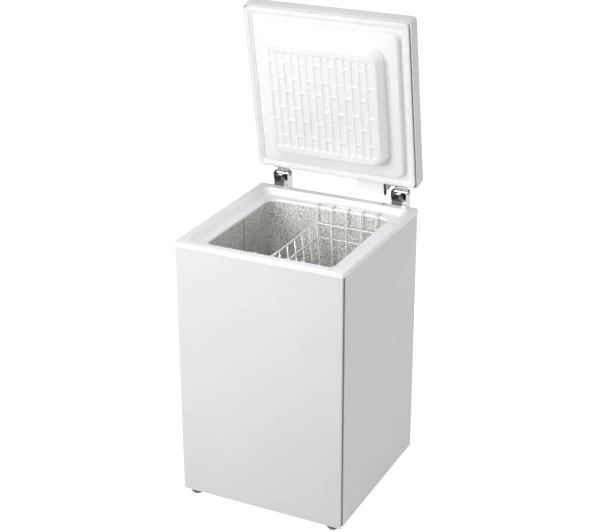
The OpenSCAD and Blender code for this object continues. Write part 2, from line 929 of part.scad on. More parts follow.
// Wires that rise from one end of the top ring and lie on the collar's ledge, with a rail along their tips.
// s is -1 for the front end, 1 for the back
module basket_hanger(s, z, y, count) {
    post_r = middle_wire_d / 2;
    arm_r = post_r - 0.2;
    rail_r = post_r + 0.3;
    x = basket_half(z);
    rest_z = ledge_z + rail_r + gap;
    reach = y + hook_reach;
    for (i = [0 : count]) {
        px = x * (2 * i / count - 1);
        bar([px, s * y, z], [px, s * y, rest_z + post_r], post_r);
        bar([px, s * y, rest_z], [px, s * reach, rest_z], arm_r);
    }
    bar([-x - post_r, s * reach, rest_z], [x + post_r, s * reach, rest_z], rail_r);
}

// Wire basket: a heavy top ring hung by its two ends, and a grid of thinner wires
module basket() {
    r = wire_d / 2;
    rt = thin_wire_d / 2;
    lap = 0.5 * rt;
    top = basket_top - r;
    low = basket_bottom + r;
    x0 = basket_half(top);
    x1 = basket_half(low);
    y = (basket_d - wire_d) / 2;
    across = round(basket_w / wire_pitch);
    along = round(basket_d / wire_pitch);
    color("white") at_cabinet() translate([basket_x, basket_y, 0]) {
        basket_ring(top, y, r);
        basket_ring(low, y, r);
        basket_ring(top - 45, y, middle_wire_d / 2);
        for (i = [1 : across - 1]) {
            t = 2 * i / across - 1;
            rod([[t * x0, -y, top], [t * x1, -y, low - lap], [t * x1, y, low - lap], [t * x0, y, top]], rt);
        }
        for (i = [1 : along - 1]) {
            t = 2 * i / along - 1;
            rod([[-x0, t * y, top], [-x1, t * y, low + lap], [x1, t * y, low + lap], [x0, t * y, top]], rt);
        }
        for (sx = [-1, 1], sy = [-1, 1])
            bar([sx * x0, sy * y, top], [sx * x1, sy * y, low], rt);
        for (s = [-1, 1])
            basket_hanger(s, top, y, across);
    }
}

front_panel();
left_panel();
right_panel();
rear_panel();
base_plate();
chamber_plate();
collar();
liner();
foam();
evaporator_tube();
condenser_tube();
compressor();
compressor_mounts();
relay_cover();
filter_drier();
refrigerant_pipes();
compressor_grille();
grille_screws();
thermostat();
thermostat_knob();
cable_gland();
drain_tube();
drain_plug();
foot(-1, -1);  // foot_front_left
foot(1, -1);  // foot_front_right
foot(-1, 1);  // foot_rear_left
foot(1, 1);  // foot_rear_right
hinge_housing(-1);  // hinge_housing_left
hinge_housing(1);  // hinge_housing_right
hinge_pin(-1);  // hinge_pin_left
hinge_pin(1);  // hinge_pin_right
hinge_plunger(-1);  // hinge_plunger_left
hinge_plunger(1);  // hinge_plunger_right
hinge_spring(-1);  // hinge_spring_left
hinge_spring(1);  // hinge_spring_right
housing_screws();
lid_bracket(-1);  // lid_bracket_left
lid_bracket(1);  // lid_bracket_right
bracket_screws();
lid_skin();
lid_foam();
lid_liner();
lid_gasket();
rear_tab();
rear_tab_buffer();
rear_tab_gusset();
basket();
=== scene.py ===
"""Small chest freezer with its lid open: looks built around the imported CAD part."""

import json
import math

import bmesh
import bpy
from mathutils import Matrix, Vector


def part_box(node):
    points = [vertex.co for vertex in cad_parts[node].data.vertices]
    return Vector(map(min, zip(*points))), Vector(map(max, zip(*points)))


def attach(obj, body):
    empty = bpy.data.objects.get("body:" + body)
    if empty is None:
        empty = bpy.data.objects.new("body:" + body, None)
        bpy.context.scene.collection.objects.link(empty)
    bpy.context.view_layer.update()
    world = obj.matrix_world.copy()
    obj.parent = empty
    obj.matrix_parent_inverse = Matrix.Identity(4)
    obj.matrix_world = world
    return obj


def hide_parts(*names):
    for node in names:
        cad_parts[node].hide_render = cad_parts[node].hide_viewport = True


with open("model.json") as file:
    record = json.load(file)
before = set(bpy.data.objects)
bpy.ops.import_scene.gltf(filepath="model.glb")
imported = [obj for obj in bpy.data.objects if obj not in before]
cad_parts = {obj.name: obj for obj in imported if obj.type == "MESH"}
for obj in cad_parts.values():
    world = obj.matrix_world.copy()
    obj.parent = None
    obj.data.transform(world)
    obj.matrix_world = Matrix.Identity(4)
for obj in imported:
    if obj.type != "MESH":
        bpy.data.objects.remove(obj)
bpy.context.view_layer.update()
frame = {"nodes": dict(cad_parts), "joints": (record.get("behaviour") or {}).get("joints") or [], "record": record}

MM = 0.001

# Sizes that the CAD gives
COLLAR_LOW, COLLAR_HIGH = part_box("collar")
CABINET_W = COLLAR_HIGH.x - COLLAR_LOW.x
CABINET_D = COLLAR_HIGH.y - COLLAR_LOW.y
CABINET_Y = (COLLAR_HIGH.y + COLLAR_LOW.y) / 2
RIM_Z = COLLAR_HIGH.z
LINER_TOP = COLLAR_LOW.z
JOINTS = {joint["name"]: joint for joint in frame["joints"]}
PIVOT = Vector(JOINTS["lid_hinge"]["pos_m"])
OPEN_ANGLE = math.radians(JOINTS["lid_hinge"]["range_deg"][1])

# Sizes of the collar, from its outside edge inwards
WALL = 64 * MM
LIP_H = 15 * MM
RIM_FLAT = 28 * MM
RECESS_H = 20 * MM
RECESS_SLOPE = 12 * MM
LINER_R = 30 * MM
LEDGE_Z = RIM_Z - RECESS_H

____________

Aim
Extract all the material, leaving every line as it is.

Reply to the exercise
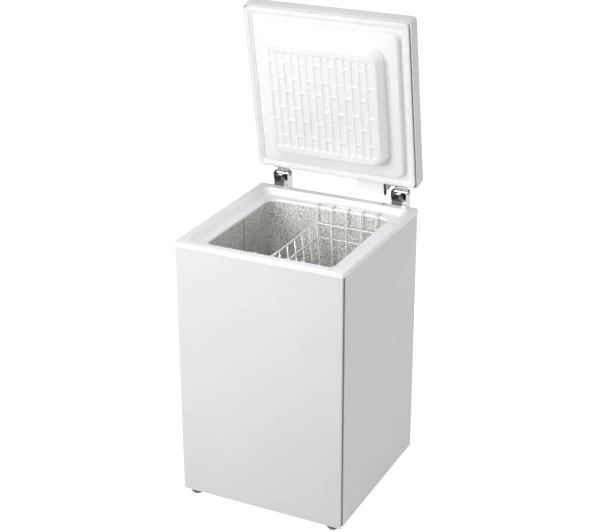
The OpenSCAD and Blender code for this object continues. Write part 2, from line 929 of part.scad on. More parts follow.
// Wires that rise from one end of the top ring and lie on the collar's ledge, with a rail along their tips.
// s is -1 for the front end, 1 for the back
module basket_hanger(s, z, y, count) {
    post_r = middle_wire_d / 2;
    arm_r = post_r - 0.2;
    rail_r = post_r + 0.3;
    x = basket_half(z);
    rest_z = ledge_z + rail_r + gap;
    reach = y + hook_reach;
    for (i = [0 : count]) {
        px = x * (2 * i / count - 1);
        bar([px, s * y, z], [px, s * y, rest_z + post_r], post_r);
        bar([px, s * y, rest_z], [px, s * reach, rest_z], arm_r);
    }
    bar([-x - post_r, s * reach, rest_z], [x + post_r, s * reach, rest_z], rail_r);
}

// Wire basket: a heavy top ring hung by its two ends, and a grid of thinner wires
module basket() {
    r = wire_d / 2;
    rt = thin_wire_d / 2;
    lap = 0.5 * rt;
    top = basket_top - r;
    low = basket_bottom + r;
    x0 = basket_half(top);
    x1 = basket_half(low);
    y = (basket_d - wire_d) / 2;
    across = round(basket_w / wire_pitch);
    along = round(basket_d / wire_pitch);
    color("white") at_cabinet() translate([basket_x, basket_y, 0]) {
        basket_ring(top, y, r);
        basket_ring(low, y, r);
        basket_ring(top - 45, y, middle_wire_d / 2);
        for (i = [1 : across - 1]) {
            t = 2 * i / across - 1;
            rod([[t * x0, -y, top], [t * x1, -y, low - lap], [t * x1, y, low - lap], [t * x0, y, top]], rt);
        }
        for (i = [1 : along - 1]) {
            t = 2 * i / along - 1;
            rod([[-x0, t * y, top], [-x1, t * y, low + lap], [x1, t * y, low + lap], [x0, t * y, top]], rt);
        }
        for (sx = [-1, 1], sy = [-1, 1])
            bar([sx * x0, sy * y, top], [sx * x1, sy * y, low], rt);
        for (s = [-1, 1])
            basket_hanger(s, top, y, across);
    }
}

front_panel();
left_panel();
right_panel();
rear_panel();
base_plate();
chamber_plate();
collar();
liner();
foam();
evaporator_tube();
condenser_tube();
compressor();
compressor_mounts();
relay_cover();
filter_drier();
refrigerant_pipes();
compressor_grille();
grille_screws();
thermostat();
thermostat_knob();
cable_gland();
drain_tube();
drain_plug();
foot(-1, -1);  // foot_front_left
foot(1, -1);  // foot_front_right
foot(-1, 1);  // foot_rear_left
foot(1, 1);  // foot_rear_right
hinge_housing(-1);  // hinge_housing_left
hinge_housing(1);  // hinge_housing_right
hinge_pin(-1);  // hinge_pin_left
hinge_pin(1);  // hinge_pin_right
hinge_plunger(-1);  // hinge_plunger_left
hinge_plunger(1);  // hinge_plunger_right
hinge_spring(-1);  // hinge_spring_left
hinge_spring(1);  // hinge_spring_right
housing_screws();
lid_bracket(-1);  // lid_bracket_left
lid_bracket(1);  // lid_bracket_right
bracket_screws();
lid_skin();
lid_foam();
lid_liner();
lid_gasket();
rear_tab();
rear_tab_buffer();
rear_tab_gusset();
basket();
=== scene.py ===
"""Small chest freezer with its lid open: looks built around the imported CAD part."""

import json
import math

import bmesh
import bpy
from mathutils import Matrix, Vector


def part_box(node):
    points = [vertex.co for vertex in cad_parts[node].data.vertices]
    return Vector(map(min, zip(*points))), Vector(map(max, zip(*points)))


def attach(obj, body):
    empty = bpy.data.objects.get("body:" + body)
    if empty is None:
        empty = bpy.data.objects.new("body:" + body, None)
        bpy.context.scene.collection.objects.link(empty)
    bpy.context.view_layer.update()
    world = obj.matrix_world.copy()
    obj.parent = empty
    obj.matrix_parent_inverse = Matrix.Identity(4)
    obj.matrix_world = world
    return obj


def hide_parts(*names):
    for node in names:
        cad_parts[node].hide_render = cad_parts[node].hide_viewport = True


with open("model.json") as file:
    record = json.load(file)
before = set(bpy.data.objects)
bpy.ops.import_scene.gltf(filepath="model.glb")
imported = [obj for obj in bpy.data.objects if obj not in before]
cad_parts = {obj.name: obj for obj in imported if obj.type == "MESH"}
for obj in cad_parts.values():
    world = obj.matrix_world.copy()
    obj.parent = None
    obj.data.transform(world)
    obj.matrix_world = Matrix.Identity(4)
for obj in imported:
    if obj.type != "MESH":
        bpy.data.objects.remove(obj)
bpy.context.view_layer.update()
frame = {"nodes": dict(cad_parts), "joints": (record.get("behaviour") or {}).get("joints") or [], "record": record}

MM = 0.001

# Sizes that the CAD gives
COLLAR_LOW, COLLAR_HIGH = part_box("collar")
CABINET_W = COLLAR_HIGH.x - COLLAR_LOW.x
CABINET_D = COLLAR_HIGH.y - COLLAR_LOW.y
CABINET_Y = (COLLAR_HIGH.y + COLLAR_LOW.y) / 2
RIM_Z = COLLAR_HIGH.z
LINER_TOP = COLLAR_LOW.z
JOINTS = {joint["name"]: joint for joint in frame["joints"]}
PIVOT = Vector(JOINTS["lid_hinge"]["pos_m"])
OPEN_ANGLE = math.radians(JOINTS["lid_hinge"]["range_deg"][1])

# Sizes of the collar, from its outside edge inwards
WALL = 64 * MM
LIP_H = 15 * MM
RIM_FLAT = 28 * MM
RECESS_H = 20 * MM
RECESS_SLOPE = 12 * MM
LINER_R = 30 * MM
LEDGE_Z = RIM_Z - RECESS_H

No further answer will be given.